Folklore Map of Britain & Ireland Myths, Legends & Spectral Encounters
Fae & Spirits Hedley on the Hill, Northumberland

The Hedley Kow

A shape-shifting Northumberland bogie that turned itself into straw, cattle or a pot of changing treasure to bamboozle country folk, then vanished with a snickering, horse-like laugh.

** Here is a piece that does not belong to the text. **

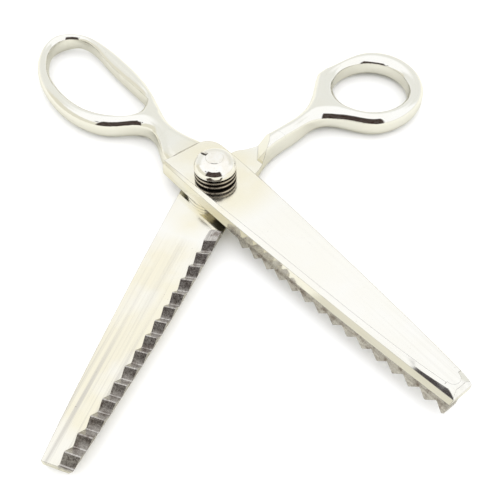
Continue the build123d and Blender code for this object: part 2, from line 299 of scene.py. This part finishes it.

The Hedley Kow was the mischievous bogie of Hedley on the Hill, a village near Ebchester in Northumberland. Unlike the malevolent water-hags or the spectral hounds, the Kow was a trickster whose pranks ended in laughter rather than harm — a shape-shifter who could take not only the forms of animals but of ordinary inanimate things.

The story

In one well-loved tale, recorded by the folklorist Joseph Jacobs, an old woman finds a pot of gold by the roadside; but each time she glances down the treasure has changed — gold to silver, silver to iron, iron at last to a plain stone — which then springs up, reveals itself as the Kow, and capers off. In another, the creature disguises itself as a bundle of straw that grows impossibly heavy in a woman's arms before standing up and shuffling away with a snickering, horse-like laugh.

The Kow delighted in such deceptions: overturning milk pails, frightening farm servants, leading travellers astray and imitating their sweethearts' voices, always melting away with its braying laugh once the trick was sprung. It belongs to the great family of British hobgoblins and bogies, household spirits who are tolerated, even half-affectionately remembered, for the chaos they cause.